===== SUPPLIED DATA =====

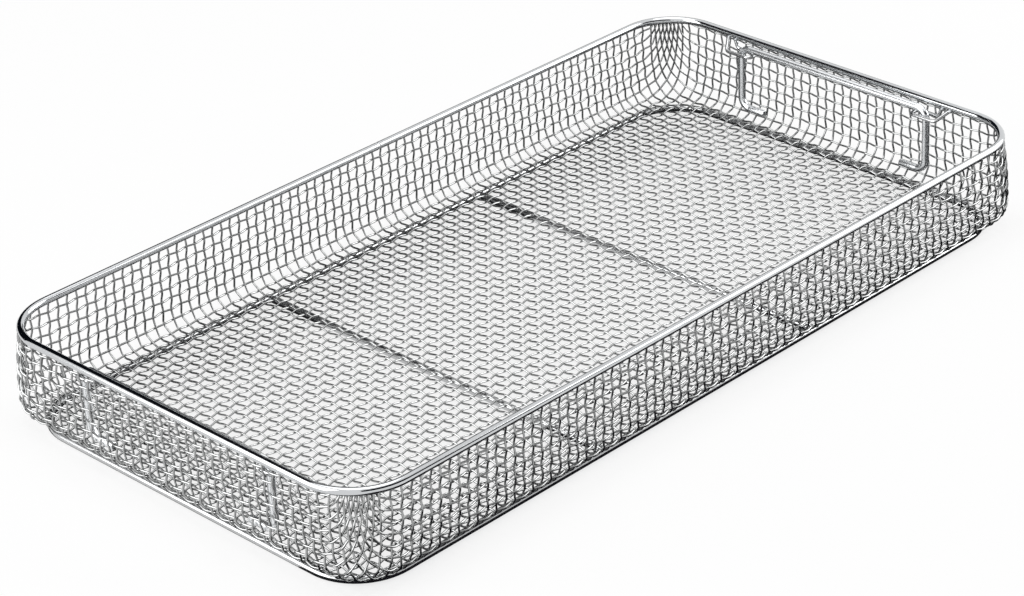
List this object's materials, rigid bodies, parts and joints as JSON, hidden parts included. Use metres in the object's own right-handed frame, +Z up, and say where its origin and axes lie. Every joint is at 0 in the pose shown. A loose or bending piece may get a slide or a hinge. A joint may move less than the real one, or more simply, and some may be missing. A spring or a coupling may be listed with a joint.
{
  "type": "sterilization wire basket",
  "caption": "Shallow oblong wire mesh tray for sterilizing instruments, with a rod rim, a rod base with cross bars, and a drop handle that slides up inside each end.",
  "frame": {"origin": "middle of the base, on the surface that the base ring stands on", "axes": "+Z up, +X along the tray towards its right end, +Y across it towards the back"},
  "size_m": [0.475, 0.25, 0.054],
  "materials": {
    "polished_rod": "polished stainless steel rod",
    "drawn_rod": "bright drawn stainless steel rod",
    "woven_wire": "electropolished woven stainless steel wire"
  },
  "bodies": {
    "tray": {"rim": "polished_rod", "base_ring": "drawn_rod", "cross_bar_left": "drawn_rod", "cross_bar_right": "drawn_rod", "mesh_floor": "woven_wire", "mesh_wall_back": "woven_wire", "mesh_wall_left": "woven_wire", "mesh_wall_front": "woven_wire", "mesh_wall_right": "woven_wire", "mesh_corner_back_right": "woven_wire", "mesh_corner_back_left": "woven_wire", "mesh_corner_front_left": "woven_wire", "mesh_corner_front_right": "woven_wire", "eye_right_front": "drawn_rod", "eye_right_back": "drawn_rod", "eye_left_back": "drawn_rod", "eye_left_front": "drawn_rod"},
    "handle_right": {"handle_right": "polished_rod"},
    "handle_left": {"handle_left": "polished_rod"}
  },
  "joints": [
    {"name": "handle_right_slide", "type": "slide", "parent": "tray", "child": "handle_right", "axis": [0, 0, 1], "range_m": [0, 0.0287]},
    {"name": "handle_left_slide", "type": "slide", "parent": "tray", "child": "handle_left", "axis": [0, 0, 1], "range_m": [0, 0.0287]}
  ]
}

=====

TO DO:
Write out each line of the data above again, exactly as given.

ANSWER TO THIS PROBLEM:
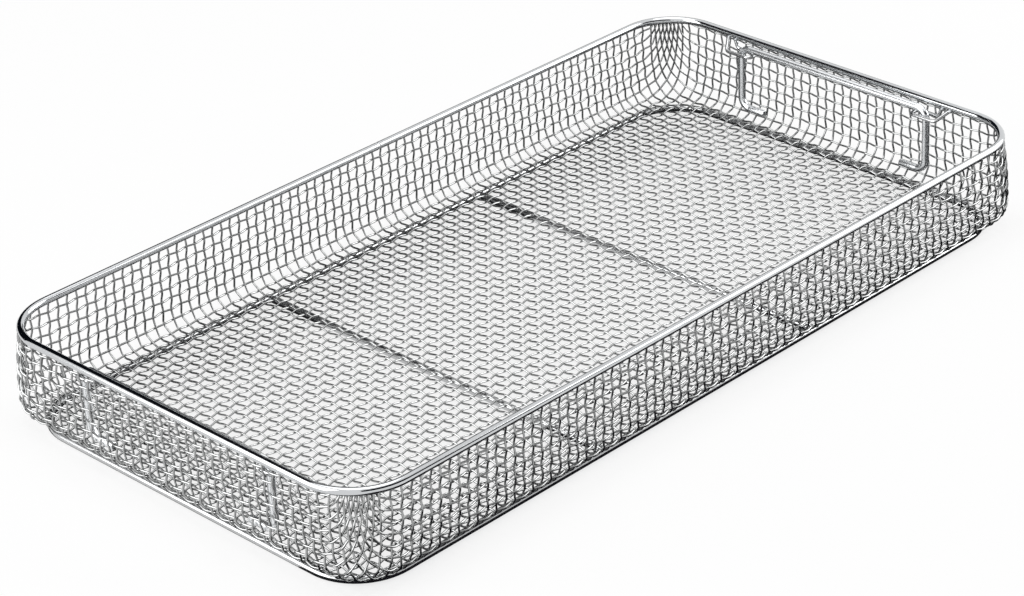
List this object's materials, rigid bodies, parts and joints as JSON, hidden parts included. Use metres in the object's own right-handed frame, +Z up, and say where its origin and axes lie. Every joint is at 0 in the pose shown. A loose or bending piece may get a slide or a hinge. A joint may move less than the real one, or more simply, and some may be missing. A spring or a coupling may be listed with a joint.
{
  "type": "sterilization wire basket",
  "caption": "Shallow oblong wire mesh tray for sterilizing instruments, with a rod rim, a rod base with cross bars, and a drop handle that slides up inside each end.",
  "frame": {"origin": "middle of the base, on the surface that the base ring stands on", "axes": "+Z up, +X along the tray towards its right end, +Y across it towards the back"},
  "size_m": [0.475, 0.25, 0.054],
  "materials": {
    "polished_rod": "polished stainless steel rod",
    "drawn_rod": "bright drawn stainless steel rod",
    "woven_wire": "electropolished woven stainless steel wire"
  },
  "bodies": {
    "tray": {"rim": "polished_rod", "base_ring": "drawn_rod", "cross_bar_left": "drawn_rod", "cross_bar_right": "drawn_rod", "mesh_floor": "woven_wire", "mesh_wall_back": "woven_wire", "mesh_wall_left": "woven_wire", "mesh_wall_front": "woven_wire", "mesh_wall_right": "woven_wire", "mesh_corner_back_right": "woven_wire", "mesh_corner_back_left": "woven_wire", "mesh_corner_front_left": "woven_wire", "mesh_corner_front_right": "woven_wire", "eye_right_front": "drawn_rod", "eye_right_back": "drawn_rod", "eye_left_back": "drawn_rod", "eye_left_front": "drawn_rod"},
    "handle_right": {"handle_right": "polished_rod"},
    "handle_left": {"handle_left": "polished_rod"}
  },
  "joints": [
    {"name": "handle_right_slide", "type": "slide", "parent": "tray", "child": "handle_right", "axis": [0, 0, 1], "range_m": [0, 0.0287]},
    {"name": "handle_left_slide", "type": "slide", "parent": "tray", "child": "handle_left", "axis": [0, 0, 1], "range_m": [0, 0.0287]}
  ]
}